Uma parede com azulejos multicoloridos e decoração em gesso esculpido.
A Madrasa Ben Youssef em Marrakech. Abbey Stockstill, CC BY

O púlpito Almorávida do século XI exigiu uma equipe de artesãos marroquinos para restaurar com sucesso a intrincada marchetaria do minbar.

Os artesãos também foram importantes embaixadores do lugar do Marrocos no cânone maior da arte islâmica, construindo um pátio como parte da renovação de 2011 do Metropolitan Museum of Art de suas galerias islâmicas usando técnicas e materiais do século XIV.
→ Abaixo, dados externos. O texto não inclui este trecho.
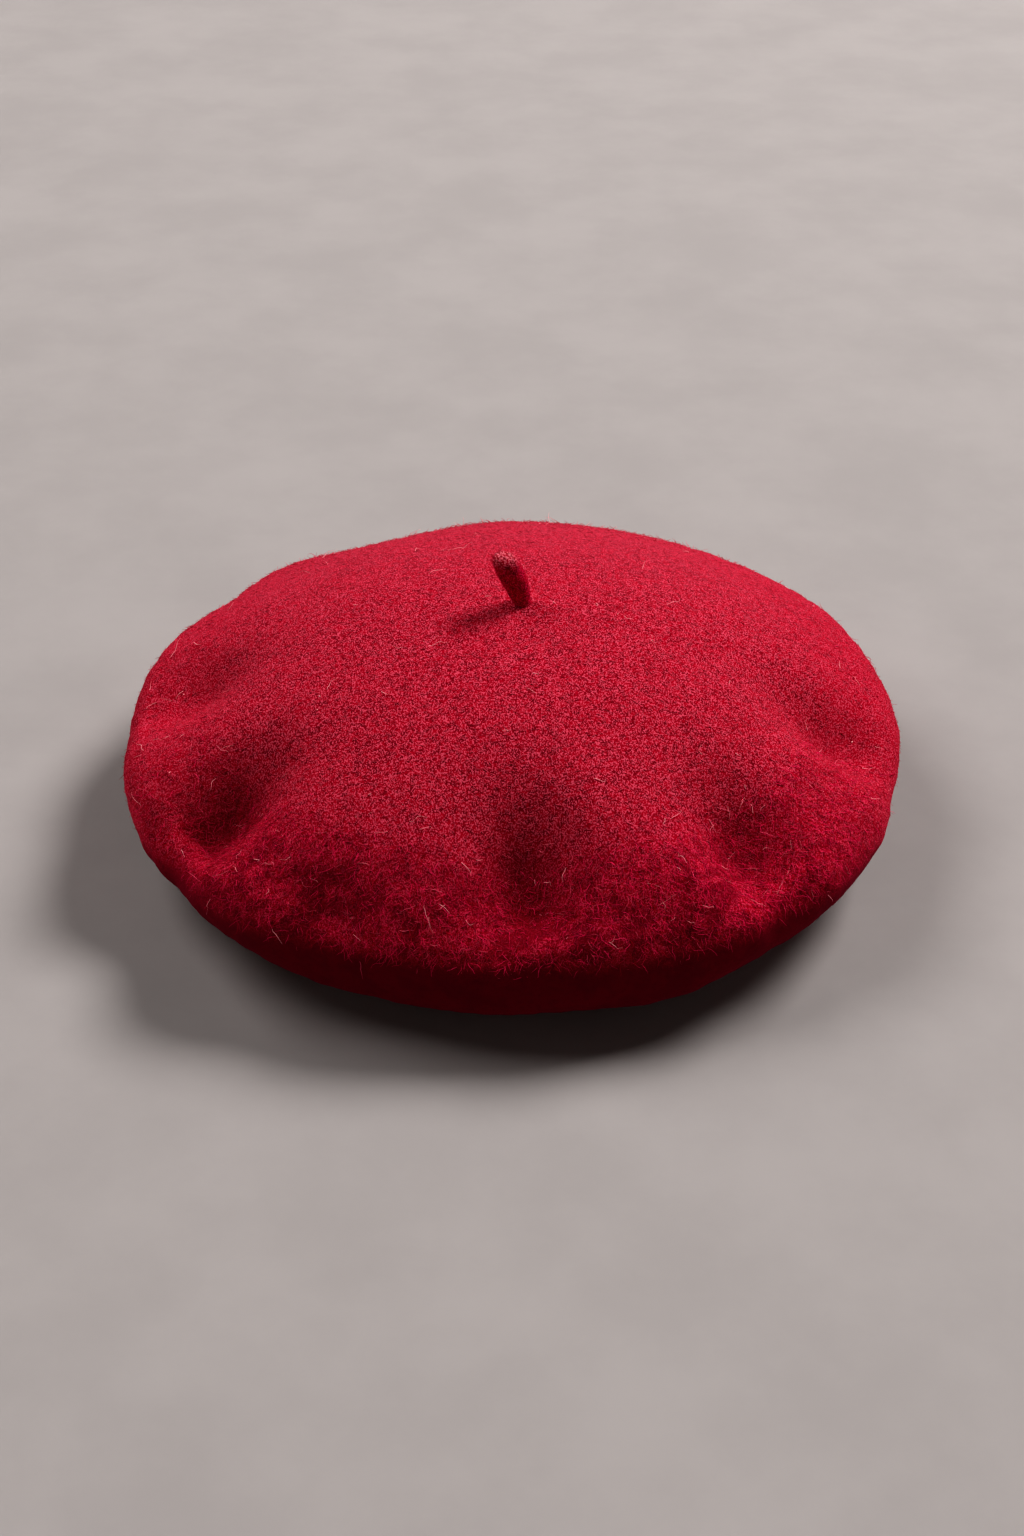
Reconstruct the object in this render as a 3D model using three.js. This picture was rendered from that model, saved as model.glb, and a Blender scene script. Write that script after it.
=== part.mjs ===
// A basque beret: a crown of fulled wool in one piece, and the short stalk at its middle.
// Millimetres, +Z up. The origin is on the surface that the beret rests on, under the middle
// of the head opening. The front faces -Y, and azimuths are counted from +X towards +Y.

import * as THREE from 'three';

// Driving dimensions

const FELT_THICKNESS = 2.5;
const CROWN_HEIGHT = 83; // from the table to the top of the smooth dome
const DOME_FLATNESS = 62; // reach of the dome's level pull at the top
const SHOULDER_PULL = 38; // reach of its pull where it meets the rim
const RIM_RADIUS = 140;
const RIM_HEIGHT = 32; // height of the widest part of the rim
const UPPER_RIM_ROUND = 15; // roundness of the rim above its widest part
const LOWER_RIM_ROUND = 23; // and below it
const SHOULDER_ANGLE = 60; // degrees of the upper round
const UNDERSIDE_ANGLE = 70; // degrees of the lower round
const UNDERSIDE_PULL = 10;
const SEAT_RADIUS = 96; // outer edge of the flat ring that rests on the table
const SEAT_PULL = 12;
const MOUTH_RADIUS = 87; // the head opening
const FOLD_FADE = 38; // folds die out over this much felt before the seat

const SEGMENTS = 72; // round the crown
const DOME_RINGS = 15;
const UPPER_RIM_RINGS = 4;
const LOWER_RIM_RINGS = 6;
const UNDERSIDE_RINGS = 4;
const SEAT_RINGS = 2;
const LIP_STEPS = 4;

const STALK_HEIGHT = 19.5;
const STALK_REACH = 5.5; // the stalk stands a little off the middle
const STALK_AZIMUTH = 50;
const STALK_LEAN = -7; // how far the tip leans along X
const STALK_GAP = 0.3;
const STALK_SEGMENTS = 20;

// The stalk's section, from its foot to the start of its round tip.
const STALK_SECTIONS = [
  { height: 0, radius: 3.3 },
  { height: 2, radius: 3.6 },
  { height: 4.5, radius: 4 },
  { height: 7.5, radius: 4.45 },
  { height: 10.5, radius: 4.85 },
  { height: 13, radius: 4.9 },
  { height: 15, radius: 4.75 },
];
const STALK_TIP_STEPS = 5;

// The dents and ridges of the crown. Reach is the distance over the felt from the middle of
// the top. Length and width are how far from its middle a fold has faded to about a third,
// along and across its line. The line runs out from the top, turned by the turn in degrees.
// A positive depth is a dent, and a negative one a ridge or a swelling.
const FOLDS = [
  { name: 'left dent', azimuth: -145, reach: 131, turn: -5, length: 28, width: 17, depth: 17 },
  { name: 'front dent', azimuth: -88, reach: 118, turn: 10, length: 29, width: 19.5, depth: 16 },
  { name: 'right dent', azimuth: -50, reach: 125, turn: -4, length: 27, width: 16, depth: 12 },
  { name: 'right back dent', azimuth: -14, reach: 122, turn: -7, length: 28, width: 17, depth: 10.5 },
  { name: 'left back dent', azimuth: -178, reach: 121, turn: 3, length: 25, width: 19, depth: 9 },
  { name: 'front left dent', azimuth: -117, reach: 141, turn: 5, length: 17, width: 21, depth: 7 },
  { name: 'front right dent', azimuth: -66, reach: 144, turn: -4, length: 16, width: 21, depth: 6 },
  { name: 'slack beside front dent', azimuth: -100, reach: 131, turn: 0, length: 24, width: 22, depth: 3 },
  { name: 'front rim droop', azimuth: -95, reach: 151, turn: 3, length: 19, width: 83, depth: 8.3 },
  { name: 'front underside', azimuth: -92, reach: 176, turn: 0, length: 13, width: 120, depth: -1.5 },
  { name: 'front left underside', azimuth: -120, reach: 176, turn: 0, length: 13, width: 30, depth: -4 },
  { name: 'front right underside', azimuth: -66, reach: 176, turn: 0, length: 13, width: 30, depth: -4.5 },
  { name: 'end of left dent', azimuth: -146, reach: 160, turn: 0, length: 12, width: 22, depth: -3.5 },
  { name: 'low left tuck', azimuth: -144, reach: 152, turn: 0, length: 10, width: 16, depth: 2.5 },
  { name: 'low right tuck', azimuth: -33, reach: 147, turn: 0, length: 12, width: 18, depth: 1.5 },
  { name: 'low left swelling', azimuth: -115, reach: 151, turn: 0, length: 10, width: 20, depth: -1 },
  { name: 'upper left swelling', azimuth: -125, reach: 104, turn: 0, length: 18, width: 14, depth: -0.7 },
  { name: 'upper right swelling', azimuth: -72, reach: 100, turn: 0, length: 18, width: 12, depth: -0.8 },
  { name: 'front rim bump', azimuth: -86, reach: 143, turn: 0, length: 10, width: 14, depth: -2.5 },
  { name: 'back sag', azimuth: 114, reach: 138, turn: 0, length: 26, width: 30, depth: 4.5 },
  { name: 'left back sag', azimuth: 146, reach: 146, turn: 0, length: 22, width: 22, depth: 2.5 },
  { name: 'right back swelling', azimuth: 28, reach: 150, turn: 0, length: 20, width: 36, depth: -1.5 },
  { name: 'back rim tuck', azimuth: 85, reach: 160, turn: 0, length: 16, width: 90, depth: 3.2 },
  { name: 'stalk collar', azimuth: 50, reach: 5.5, turn: 0, length: 12, width: 12, depth: -1.5 },
];

const { degToRad, lerp, smoothstep } = THREE.MathUtils;

// The meridian: half of the crown's section, from the middle of the top, over the rim and
// under it to the flat seat. x is the distance from the axis and y is the height.

function roundEnd(centre, radius, degrees) {
  const angle = degToRad(degrees);
  return new THREE.Vector2(Math.cos(angle), Math.sin(angle)).multiplyScalar(radius).add(centre);
}

function roundTangent(degrees) {
  const angle = degToRad(degrees);
  return new THREE.Vector2(-Math.sin(angle), Math.cos(angle));
}

function rimRound(centre, radius, fromDegrees, toDegrees) {
  const from = degToRad(fromDegrees);
  const to = degToRad(toDegrees);
  return new THREE.EllipseCurve(centre.x, centre.y, radius, radius, from, to, true);
}

function meridianStretches() {
  const upperCentre = new THREE.Vector2(RIM_RADIUS - UPPER_RIM_ROUND, RIM_HEIGHT);
  const lowerCentre = new THREE.Vector2(RIM_RADIUS - LOWER_RIM_ROUND, RIM_HEIGHT);
  const shoulder = roundEnd(upperCentre, UPPER_RIM_ROUND, SHOULDER_ANGLE);
  const underside = roundEnd(lowerCentre, LOWER_RIM_ROUND, -UNDERSIDE_ANGLE);
  const seat = new THREE.Vector2(SEAT_RADIUS, 0);
  const dome = new THREE.CubicBezierCurve(
    new THREE.Vector2(0, CROWN_HEIGHT),
    new THREE.Vector2(DOME_FLATNESS, CROWN_HEIGHT),
    roundTangent(SHOULDER_ANGLE).multiplyScalar(SHOULDER_PULL).add(shoulder),
    shoulder,
  );
  const sole = new THREE.CubicBezierCurve(
    underside,
    roundTangent(-UNDERSIDE_ANGLE).multiplyScalar(-UNDERSIDE_PULL).add(underside),
    new THREE.Vector2(SEAT_RADIUS + SEAT_PULL, 0),
    seat,
  );
  return [
    { curve: dome, rings: DOME_RINGS },
    { curve: rimRound(upperCentre, UPPER_RIM_ROUND, SHOULDER_ANGLE, 0), rings: UPPER_RIM_RINGS },
    { curve: rimRound(lowerCentre, LOWER_RIM_ROUND, 0, -UNDERSIDE_ANGLE), rings: LOWER_RIM_RINGS },
    { curve: sole, rings: UNDERSIDE_RINGS },
    { curve: new THREE.LineCurve(seat, new THREE.Vector2(MOUTH_RADIUS, 0)), rings: SEAT_RINGS },
  ];
}

// A station is a place on the meridian: its distance over the felt from the middle of the
// top, the point there and the direction out of the felt.

function stationsOf(stretches) {
  const top = new THREE.Vector2(0, CROWN_HEIGHT);
  const stations = [{ distance: 0, point: top, out: new THREE.Vector2(0, 1) }];
  let start = 0;
  for (const { curve, rings } of stretches) {
    const length = curve.getLength();
    for (let ring = 1; ring <= rings; ring += 1) {
      const share = ring / rings;
      const tangent = curve.getTangentAt(share);
      stations.push({
        distance: start + share * length,
        point: curve.getPointAt(share),
        out: new THREE.Vector2(-tangent.y, tangent.x),
      });
    }
    start += length;
  }
  return stations;
}

const STATIONS = stationsOf(meridianStretches());
const FELT_LENGTH = STATIONS.at(-1).distance;
const SEAT_WIDTH = SEAT_RADIUS - MOUTH_RADIUS;

// How far the folds press the felt in at a place on it. The felt is thought of as a flat
// disc, on which every place keeps its distance from the middle.

function pressedIn(distance, azimuth) {
  const x = distance * Math.cos(azimuth);
  const y = distance * Math.sin(azimuth);
  let depth = 0;
  for (const fold of FOLDS) {
    const from = degToRad(fold.azimuth);
    const line = degToRad(fold.azimuth + fold.turn);
    const east = x - fold.reach * Math.cos(from);
    const north = y - fold.reach * Math.sin(from);
    const along = east * Math.cos(line) + north * Math.sin(line);
    const across = north * Math.cos(line) - east * Math.sin(line);
    depth += fold.depth * Math.exp(-((along / fold.length) ** 2) - (across / fold.width) ** 2);
  }
  const seatStart = FELT_LENGTH - SEAT_WIDTH;
  return depth * (1 - smoothstep(distance, seatStart - FOLD_FADE, seatStart));
}

function feltPoint(station, azimuth, inset) {
  const offset = -inset - pressedIn(station.distance, azimuth);
  const radius = station.point.x + offset * station.out.x;
  const height = station.point.y + offset * station.out.y;
  return new THREE.Vector3(radius * Math.cos(azimuth), radius * Math.sin(azimuth), height);
}

// Rows of points that run down the outer face, round the lip of the head opening, and back
// up the inner face. The first and the last row are single points on the axis.

function lipPoint(step, azimuth) {
  const angle = (Math.PI * step) / LIP_STEPS;
  const radius = MOUTH_RADIUS - (FELT_THICKNESS / 2) * Math.sin(angle);
  const height = (FELT_THICKNESS / 2) * (1 - Math.cos(angle));
  return new THREE.Vector3(radius * Math.cos(azimuth), radius * Math.sin(azimuth), height);
}

function roundOf(makePoint) {
  const turn = (2 * Math.PI) / SEGMENTS;
  return Array.from({ length: SEGMENTS }, (_, segment) => makePoint(segment * turn));
}

function crownRows() {
  const outer = STATIONS.slice(1).map((station) => roundOf((azimuth) => feltPoint(station, azimuth, 0)));
  const lip = [];
  for (let step = 1; step < LIP_STEPS; step += 1) {
    lip.push(roundOf((azimuth) => lipPoint(step, azimuth)));
  }
  const inner = STATIONS.slice(1).reverse()
    .map((station) => roundOf((azimuth) => feltPoint(station, azimuth, FELT_THICKNESS)));
  const top = feltPoint(STATIONS[0], 0, 0);
  const ceiling = feltPoint(STATIONS[0], 0, FELT_THICKNESS);
  return { top, rows: [...outer, ...lip, ...inner], ceiling };
}

function crownGeometry() {
  const { top, rows, ceiling } = crownRows();
  const points = [top, ...rows.flat(), ceiling];
  const last = points.length - 1;
  const at = (row, segment) => 1 + row * SEGMENTS + (segment % SEGMENTS);
  const faces = [];
  for (let segment = 0; segment < SEGMENTS; segment += 1) {
    faces.push(0, at(0, segment), at(0, segment + 1));
    for (let row = 0; row < rows.length - 1; row += 1) {
      faces.push(at(row, segment), at(row + 1, segment), at(row + 1, segment + 1));
      faces.push(at(row, segment), at(row + 1, segment + 1), at(row, segment + 1));
    }
    faces.push(at(rows.length - 1, segment), last, at(rows.length - 1, segment + 1));
  }
  const geometry = new THREE.BufferGeometry().setFromPoints(points);
  geometry.setIndex(faces);
  geometry.computeVertexNormals();
  return geometry;
}

// The stalk: a felted stub, thicker at its round tip than at its foot, that leans to one side
// and stands level on the crown.

function stalkGeometry() {
  const profile = [new THREE.Vector2(0, 0)];
  for (const { height, radius } of STALK_SECTIONS) {
    profile.push(new THREE.Vector2(radius, height));
  }
  const shoulder = STALK_SECTIONS.at(-1);
  const tipHeight = STALK_HEIGHT - shoulder.height;
  for (let step = 1; step < STALK_TIP_STEPS; step += 1) {
    const angle = (Math.PI / 2) * (step / STALK_TIP_STEPS);
    const radius = shoulder.radius * Math.cos(angle);
    profile.push(new THREE.Vector2(radius, shoulder.height + tipHeight * Math.sin(angle)));
  }
  profile.push(new THREE.Vector2(0, STALK_HEIGHT));
  const geometry = new THREE.LatheGeometry(profile, STALK_SEGMENTS);
  geometry.rotateX(Math.PI / 2);
  const position = geometry.attributes.position;
  for (let index = 0; index < position.count; index += 1) {
    const lean = lerp(0, STALK_LEAN, position.getZ(index) / STALK_HEIGHT);
    position.setX(index, position.getX(index) + lean);
  }
  return geometry;
}

function stalkFoot() {
  const azimuth = degToRad(STALK_AZIMUTH);
  const height = CROWN_HEIGHT - pressedIn(STALK_REACH, azimuth) + STALK_GAP;
  return new THREE.Vector3(STALK_REACH * Math.cos(azimuth), STALK_REACH * Math.sin(azimuth), height);
}

const crimsonFelt = new THREE.MeshStandardMaterial({ color: 0xb5102d, roughness: 0.95, metalness: 0 });
const stalkFelt = new THREE.MeshStandardMaterial({ color: 0x8c0f24, roughness: 0.95, metalness: 0 });

const crown = new THREE.Mesh(crownGeometry(), crimsonFelt);
crown.name = 'crown';

const stalk = new THREE.Mesh(stalkGeometry(), stalkFelt);
stalk.name = 'stalk';
stalk.position.copy(stalkFoot());

const beret = new THREE.Group();
beret.add(crown, stalk);

export default beret;
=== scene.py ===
"""A basque beret of fulled red wool: its folded crown, its stalk, its nap and the stage it lies on."""

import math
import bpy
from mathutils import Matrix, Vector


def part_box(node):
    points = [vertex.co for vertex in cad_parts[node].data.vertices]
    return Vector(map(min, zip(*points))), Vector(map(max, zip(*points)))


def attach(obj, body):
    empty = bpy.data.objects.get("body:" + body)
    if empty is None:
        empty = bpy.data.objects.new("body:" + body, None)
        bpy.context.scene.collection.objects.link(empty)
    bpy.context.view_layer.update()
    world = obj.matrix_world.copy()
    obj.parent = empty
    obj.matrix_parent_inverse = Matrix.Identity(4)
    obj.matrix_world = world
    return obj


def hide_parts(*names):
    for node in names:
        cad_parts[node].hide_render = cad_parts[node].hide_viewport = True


bl_info = {
    "name": "Basque Beret",
    "version": (1, 0, 0),
    "blender": (4, 5, 0),
    "location": "3D View > Sidebar > Beret",
    "description": "Builds a felted wool beret with its dents, stalk and nap",
    "category": "Object",
}

from collections import namedtuple

import bmesh
import bpy
import numpy as np
from bpy.props import FloatProperty, FloatVectorProperty, IntProperty, PointerProperty
from mathutils import Vector, noise

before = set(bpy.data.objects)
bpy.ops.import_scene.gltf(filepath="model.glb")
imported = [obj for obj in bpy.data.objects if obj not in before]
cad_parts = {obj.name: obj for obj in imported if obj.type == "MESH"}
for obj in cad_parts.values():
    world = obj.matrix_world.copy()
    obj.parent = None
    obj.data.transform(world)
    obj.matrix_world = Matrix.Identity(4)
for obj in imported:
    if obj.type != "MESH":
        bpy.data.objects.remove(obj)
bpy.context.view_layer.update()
MM = 0.001
CM = 0.01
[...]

Com a Medina de Marrakech parcialmente destruída, muitos desses artesãos e oficinas enfrentarão escolhas difíceis em relação ao seu futuro. A gentrificação ocorrida na última década fez com que muitos moradores deixassem suas casas ancestrais, e muitas dessas oficinas operam com margens muito pequenas - muito pequenas para pagar pelos danos e manter o controle sobre suas propriedades.

Reconstrução do patrimônio intangível

Partes das muralhas da cidade racharam com o terremoto, e uma mesquita do século XVIII na praça principal perdeu seu minarete. O local histórico de Tinmal, do século XII, não muito longe de Marrakech e aninhado nas montanhas do Atlas, também desmoronou.

O número de pessoas atingidas pelo terremoto ainda está sendo contabilizado, e os danos materiais provavelmente serão extensos. Nada pode substituir a perda de vidas. No entanto, a história e a resiliência de um lugar são fundamentais para qualquer recuperação.

Caberá ao patrimônio intangível de Marrakech - seus artistas e artesãos - reconstruir após esse desastre. Em meio a narrativas sobre califas e sultões, filósofos e poetas, pode ser fácil esquecer que as pessoas que construíram esses lugares muitas vezes não são mencionadas nos textos históricos.

Mas esses artistas precisarão de apoio para manter a história de Marrakech e preservar o passado para que futuros historiadores o descubram.